_Written request_:
Lift out each line of the data that holds "Identity".

_Data excerpt_:
#####

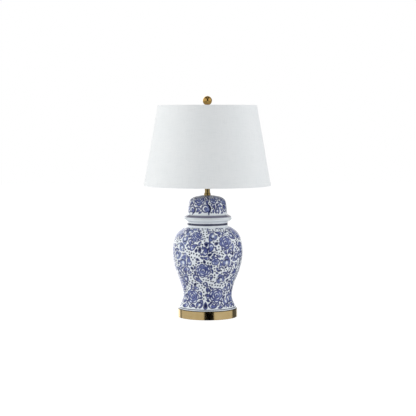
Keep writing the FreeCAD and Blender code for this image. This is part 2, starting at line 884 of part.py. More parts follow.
def make_socket_core():
    """The moulded core holds the switch stem and has a pocket on each side for a terminal screw."""
    core = cylinder(socket_core_radius, core_bottom, socket_core_height)
    stem_bore_radius = switch_stem_radius + running_clearance
    stem_bore_end = -switch_stem_inner + moving_gap
    core = core.cut(bar_along_y(stem_bore_radius, 0, switch_z, -socket_core_radius - PAST, stem_bore_end))
    middle_z = core_bottom + socket_core_height / 2
    screws = []
    for side in (1, -1):
        pocket = Part.makeBox(socket_pocket_depth + PAST, socket_core_radius, socket_pocket_height)
        pocket_x = side * (socket_core_radius + (PAST - socket_pocket_depth) / 2)
        pocket.translate(
            Vector(
                pocket_x - (socket_pocket_depth + PAST) / 2,
                -socket_core_radius / 2,
                middle_z - socket_pocket_height / 2,
            )
        )
        screw, hole = terminal_screw(side, middle_z)
        core = core.cut(pocket).cut(hole)
        screws.append(screw)
    save("socket_core", core)
    save("terminal_screws", Part.makeCompound(screws))


def make_screw_shell():
    screw_shell_top = core_top + screw_shell_height
    inner_wave = smooth(ring_thread(bulb_thread_radius + moving_gap, core_top, screw_shell_top))
    outer_bottom = at(screw_shell_radius, core_top)
    outer_top = at(screw_shell_radius, screw_shell_top)
    save("socket_screw_shell", spin([inner_wave, outer_top, outer_bottom]))


def make_contact():
    """The springy centre contact: a strip with two level feet and an arch that the bulb presses on."""
    arch_top = core_top + contact_rise
    arch_under = arch_top - contact_thickness
    foot_top = core_top + contact_thickness
    ramp_end = contact_arch_half + contact_ramp_run
    foot_end = ramp_end + contact_foot_length
    lean = contact_thickness / 2
    right_half = [
        (contact_arch_half, arch_top, small_round + contact_thickness),
        (ramp_end + lean, foot_top, small_round),
        (foot_end, foot_top),
        (foot_end, core_top),
        (ramp_end - lean, core_top, small_round + contact_thickness),
        (contact_arch_half - lean, arch_under, small_round),
    ]
    left_half = [(-corner[0],) + corner[1:] for corner in right_half[::-1]]
    leaf = closed_face(with_rounds(right_half + left_half)).extrude(Vector(0, contact_width, 0))
    leaf.translate(Vector(0, -contact_width / 2, 0))
    save("socket_contact", leaf)


def make_switch():
    """The stem turns in the core, and the fluted knob is fixed on its outer end."""
    knob_back = -(socket_shell_radius + knob_gap)
    stem_front = knob_back - knob_length + knob_face_wall
    save("switch_stem", bar_along_y(switch_stem_radius, 0, switch_z, stem_front, -switch_stem_inner))
    # The knob is made upright about Z and then laid down along -Y
    knob = turned(
        [
            (0, 0),
            (knob_radius - 2 * small_round, 0, small_round),
            (knob_radius, knob_skirt_height, small_round),
            (knob_radius - knob_taper, knob_length, 2 * small_round),
            (0, knob_length),
        ]
    )
    for flute in range(knob_flutes):
        angle = 2 * math.pi * flute / knob_flutes
        foot = Vector(knob_radius * math.cos(angle), knob_radius * math.sin(angle), knob_skirt_height)
        knob = knob.cut(Part.makeCylinder(knob_flute_radius, knob_length, foot))
    knob.rotate(Vector(0, 0, 0), Vector(1, 0, 0), 90)
    knob.translate(Vector(0, knob_back, switch_z))
    stem_hole = bar_along_y(
        switch_stem_radius + thread_clearance, 0, switch_z, stem_front - thread_clearance, PAST
    )
    save("switch_knob", knob.cut(stem_hole))


# ---------------------------------------------------------------- bulb

tip_bottom = core_top + contact_rise + moving_gap
insulator_bottom = tip_bottom + bulb_tip_height
bulb_cap_bottom = insulator_bottom + bulb_insulator_height
bulb_cap_top = bulb_cap_bottom + bulb_cap_height
housing_top = bulb_cap_top + bulb_housing_height
bulb_top = tip_bottom + bulb_length

# The bulb's housing widens by these shares of the radius and of the climb
housing_flare = [(0.09, 0.28), (0.55, 0.62)]
# and its globe goes on widening so far, so high on the way to its widest ring
globe_flare = [(0.62, 0.45)]


def make_bulb_base():
    """The centre contact, the insulator round it and the screw cap."""
    tip = turned(
        [
            (0, tip_bottom),
            (bulb_tip_radius, tip_bottom, small_round),
            (bulb_tip_radius, insulator_bottom),
            (0, insulator_bottom),
        ]
    )
    save("bulb_tip", tip)
    insulator = turned(
        [
            (0, insulator_bottom),
            (bulb_tip_radius + small_round, insulator_bottom),
            (bulb_cap_inner_radius, bulb_cap_bottom),
            (0, bulb_cap_bottom),
        ]
    )
    save("bulb_insulator", insulator)

    wave = ring_thread(bulb_thread_radius, bulb_cap_bottom, bulb_cap_top - bulb_plain_collar)
    cap = spin(
        [
            at(bulb_cap_inner_radius, bulb_cap_bottom),
            smooth(wave),
            at(wave[-1].x, bulb_cap_top),
            at(bulb_cap_inner_radius, bulb_cap_top),
        ]
    )
    save("bulb_screw_cap", cap)


def make_bulb_housing():
    neck_radius = bulb_cap_inner_radius - glue_gap
    flare_start = at(bulb_housing_neck_radius, bulb_cap_top + bulb_housing_step)
    flare_end = at(bulb_housing_top_radius, housing_top)
    flare = smooth([flare_start] + between(flare_start, flare_end, housing_flare) + [flare_end])
    housing = spin(
        [
            at(0, bulb_cap_bottom),
            at(neck_radius, bulb_cap_bottom),
            at(neck_radius, bulb_cap_top),
            at(bulb_housing_neck_radius, bulb_cap_top),
            flare,
            at(0, housing_top),
        ]
    )
    save("bulb_housing", housing)
    save("bulb_led_board", cylinder(bulb_board_radius, housing_top, bulb_board_thickness))


def make_bulb_globe():
    """A thin globe: it leaves the housing's rim, widens a little and closes in half a sphere."""
    middle_z = bulb_top - bulb_globe_radius
    widest = at(bulb_globe_radius, middle_z)
    rim = at(bulb_housing_top_radius, housing_top)
    rim_direction = Vector(bulb_globe_radius - bulb_housing_top_radius, 0, (middle_z - housing_top) / 2)
    side = smooth([rim] + between(rim, widest, globe_flare) + [widest], rim_direction, UP)

    def quarter(radius, start_up):
        """A quarter circle about the globe's middle, up from its side or down from its top."""
        eighth = math.sqrt(0.5) * radius
        level_end = at(radius, middle_z)
        top_end = at(0, middle_z + radius)
        ends = (level_end, top_end) if start_up else (top_end, level_end)
        return Part.Arc(ends[0], at(eighth, middle_z + eighth), ends[1])

    outer = quarter(bulb_globe_radius, True)
    inner = quarter(bulb_globe_radius - bulb_globe_wall, False)
    inner_rim = at(bulb_housing_top_radius - bulb_globe_wall, housing_top)
    save("bulb_globe", spin([side, outer, inner, inner_rim]))


# ---------------------------------------------------------------- shade

shade_slope = (shade_bottom_radius - shade_top_radius) / shade_height
slope_stretch = math.hypot(1, shade_slope)


def shade_outer_radius(z):
    return shade_top_radius + shade_slope * (shade_top - z)


def shade_layer(depth, thickness, bottom, top):
    """A tapered shell whose outer face lies at a depth inside the shade's outer face."""
    outer = depth * slope_stretch
    inner = (depth + thickness) * slope_stretch
    return turned(
        [
            (shade_outer_radius(bottom) - outer, bottom),
            (shade_outer_radius(top) - outer, top),
            (shade_outer_radius(top) - inner, top),
            (shade_outer_radius(bottom) - inner, bottom),
        ]
    )


liner_depth = shade_fabric_thickness + glue_gap
frame_depth = liner_depth + shade_liner_thickness + glue_gap + shade_wire_radius
top_ring_z = shade_top - hem_thickness - glue_gap - shade_wire_radius
bottom_ring_z = shade_bottom + hem_thickness + glue_gap + shade_wire_radius
top_ring_radius = shade_outer_radius(top_ring_z) - frame_depth * slope_stretch
bottom_ring_radius = shade_outer_radius(bottom_ring_z) - frame_depth * slope_stretch


def make_hem(name, ring_radius, edge_z, direction, openings):
    """The turned-in edge: it covers the lining's end and the wire, and runs back down inside."""
    lip_outer = shade_outer_radius(edge_z) - (shade_fabric_thickness + glue_gap) * slope_stretch
    if direction > 0:
        lip_outer -= shade_slope * hem_thickness
    band_outer = ring_radius - shade_wire_radius - glue_gap
    band_inner = band_outer - hem_thickness
    hem = turned(
        [
            (band_inner, edge_z),
            (lip_outer, edge_z),
            (lip_outer, edge_z + direction * hem_thickness),
            (band_outer, edge_z + direction * hem_thickness),
            (band_outer, edge_z + direction * hem_depth),
            (band_inner, edge_z + direction * hem_depth),
        ]
    )
    for opening in openings:
        hem = hem.cut(opening)
    save(name, hem)


def spoke(radius):
    """One spoke at azimuth 0: level from the washer, then up to the top ring."""
    level = shade_seat + spider_washer_thickness
    rise = math.radians(spoke_rise_angle)
    corner_x = top_ring_radius - (top_ring_z - level) / math.tan(rise)
    reach = spoke_bend_radius * math.tan(rise / 2)
    start = at(spider_washer_radius - spoke_overlap, level)
    corner = at(corner_x, level)
    bend_start = at(corner_x - reach, level)
    bend_end = corner + at(reach * math.cos(rise), reach * math.sin(rise))
    centre = at(corner_x - reach, level + spoke_bend_radius)
    bend_middle = centre + at(
        spoke_bend_radius * math.sin(rise / 2), -spoke_bend_radius * math.cos(rise / 2)
    )
    end = at(top_ring_radius, top_ring_z)
    return swept(
        [
            Part.LineSegment(start, bend_start),
            Part.Arc(bend_start, bend_middle, bend_end),
            Part.LineSegment(bend_end, end),
        ],
        radius,
    )


def make_shade_shell():
    save("shade_fabric", shade_layer(0, shade_fabric_thickness, shade_bottom, shade_top))
    liner_bottom = shade_bottom + hem_thickness + glue_gap
    liner_top = shade_top - hem_thickness - glue_gap
    save("shade_liner", shade_layer(liner_depth, shade_liner_thickness, liner_bottom, liner_top))


def make_shade_frame():
    """The wire rings, the spider that carries them on the harp, and the hems turned in over the rings."""
    top_ring = Part.makeTorus(top_ring_radius, shade_wire_radius, Vector(0, 0, top_ring_z))
    save("shade_top_ring", top_ring)
    bottom_ring = Part.makeTorus(bottom_ring_radius, shade_wire_radius, Vector(0, 0, bottom_ring_z))
    save("shade_bottom_ring", bottom_ring)

    spider = tube(
        spider_washer_radius, harp_stud_radius + slip_clearance, shade_seat, spider_washer_thickness
    )
    slits = []
    for number in range(spider_spokes):
        azimuth = 90 + 360 * number / spider_spokes
        arm = spoke(spoke_radius)
        slit = spoke(spoke_radius + slip_clearance)
        arm.rotate(Vector(0, 0, 0), UP, azimuth)
        slit.rotate(Vector(0, 0, 0), UP, azimuth)
        spider = spider.fuse(arm)
        slits.append(slit)
    save("shade_spider", spider.cut(top_ring))

    make_hem("shade_top_hem", top_ring_radius, shade_top, -1, slits)
    make_hem("shade_bottom_hem", bottom_ring_radius, shade_bottom, 1, [])


# ---------------------------------------------------------------- finial

# The cove under the ball narrows by this share of the radius at this share of its climb
finial_cove = [(0.82, 0.5)]


def make_finial_foot():
    """A turned foot with a blind threaded hole for the stud, and a spigot into the ball."""
    hole_top = stud_top + moving_gap
    hole_radius = harp_stud_radius + running_clearance
    foot_top = finial_bottom + finial_foot_height
    waist_z = (foot_top + ball_seat_z) / 2
    spigot_top = ball_seat_z + finial_spigot_height
    lower_edge = at(finial_foot_radius, finial_bottom)
    upper_edge = at(finial_foot_radius, foot_top)
    cove_start = at(finial_foot_radius - finial_ledge, foot_top)
    waist = at(finial_waist_radius, waist_z)
    cove_end = at(finial_seat_radius, ball_seat_z)
    cove = smooth([cove_start] + between(cove_start, waist, finial_cove) + [waist, cove_end])
    foot = spin(
        [
            at(hole_radius, finial_bottom),
            rounded_corner(at(0, finial_bottom), lower_edge, upper_edge, small_round),
            rounded_corner(lower_edge, upper_edge, at(0, foot_top), small_round),
            cove,
            at(finial_spigot_radius, ball_seat_z),
            at(finial_spigot_radius, spigot_top),
            at(0, spigot_top),
            at(0, hole_top),
            at(hole_radius, hole_top),
        ]
    )
    save("finial_foot", foot)


def make_finial_ball():
    bore = finial_spigot_radius + thread_clearance
    bore_top = ball_seat_z + finial_spigot_height + thread_clearance
    seat_edge = at(finial_seat_radius, ball_seat_z)
    ball = spin(
        [
            at(bore, ball_seat_z),
            seat_edge,
            Part.Arc(seat_edge, at(finial_ball_radius, ball_z), at(0, lamp_height)),
            at(0, bore_top),
            at(bore, bore_top),
        ]
    )
    save("finial_ball", ball)


for make in (
    make_drum,
    make_base_closure,
    make_ballast,
    make_washers,
    make_nut,
    make_bushing,
    make_jar,
    make_gaskets,
    make_lid,
    make_pipe,
    make_neck,
    make_saddle,
    make_harp,
    make_harp_post,
    make_sleeves,
    make_socket_cap,
    make_socket_shell,
    make_socket_core,
    make_screw_shell,
    make_contact,
    make_switch,
    make_bulb_base,
    make_bulb_housing,
    make_bulb_globe,
    make_shade_shell,
    make_shade_frame,
    make_finial_foot,
    make_finial_ball,
):
    make()

print("overall height", round(lamp_height, 2), "overall width", round(2 * shade_bottom_radius, 2))
print("shade from", round(shade_bottom, 2), "to", round(shade_top, 2))
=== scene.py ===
import json
import math

import bpy
import numpy as np
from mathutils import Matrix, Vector


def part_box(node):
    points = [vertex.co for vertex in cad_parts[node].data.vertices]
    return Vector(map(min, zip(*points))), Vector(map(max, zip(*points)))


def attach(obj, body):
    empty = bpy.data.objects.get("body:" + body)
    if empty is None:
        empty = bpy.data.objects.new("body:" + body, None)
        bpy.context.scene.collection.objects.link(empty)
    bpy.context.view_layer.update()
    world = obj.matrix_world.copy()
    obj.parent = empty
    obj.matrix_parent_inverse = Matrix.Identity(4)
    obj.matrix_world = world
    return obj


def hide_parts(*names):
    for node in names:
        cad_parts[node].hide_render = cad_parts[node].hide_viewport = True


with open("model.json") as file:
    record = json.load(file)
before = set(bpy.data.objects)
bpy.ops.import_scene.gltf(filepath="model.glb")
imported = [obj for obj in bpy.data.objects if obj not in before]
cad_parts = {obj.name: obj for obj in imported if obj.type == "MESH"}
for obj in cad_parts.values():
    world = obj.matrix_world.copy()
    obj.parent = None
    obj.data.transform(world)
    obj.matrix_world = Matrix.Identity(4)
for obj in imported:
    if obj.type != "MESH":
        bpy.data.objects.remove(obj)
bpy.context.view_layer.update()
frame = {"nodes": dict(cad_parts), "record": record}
nodes = frame["nodes"]

MM = 0.001
FRONT = -math.pi / 2  # the azimuth of the side that the photograph shows

# ---------------------------------------------------------------- camera

camera_data = bpy.data.cameras.new("camera")
camera_data.sensor_width = 36.0
camera_data.lens = 112.3
camera = bpy.data.objects.new("camera", camera_data)
camera.location = (0.0022, -4.4, 0.67)
aim = Vector((0.0022, 0.0, 0.3697))
camera.rotation_euler = (aim - camera.location).to_track_quat("-Z", "Y").to_euler()
bpy.context.scene.collection.objects.link(camera)
bpy.context.scene.camera = camera
bpy.context.scene.view_settings.view_transform = "Standard"

# ---------------------------------------------------------------- node helpers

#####

_Exercise answer_:
    obj.matrix_parent_inverse = Matrix.Identity(4)
    obj.matrix_world = Matrix.Identity(4)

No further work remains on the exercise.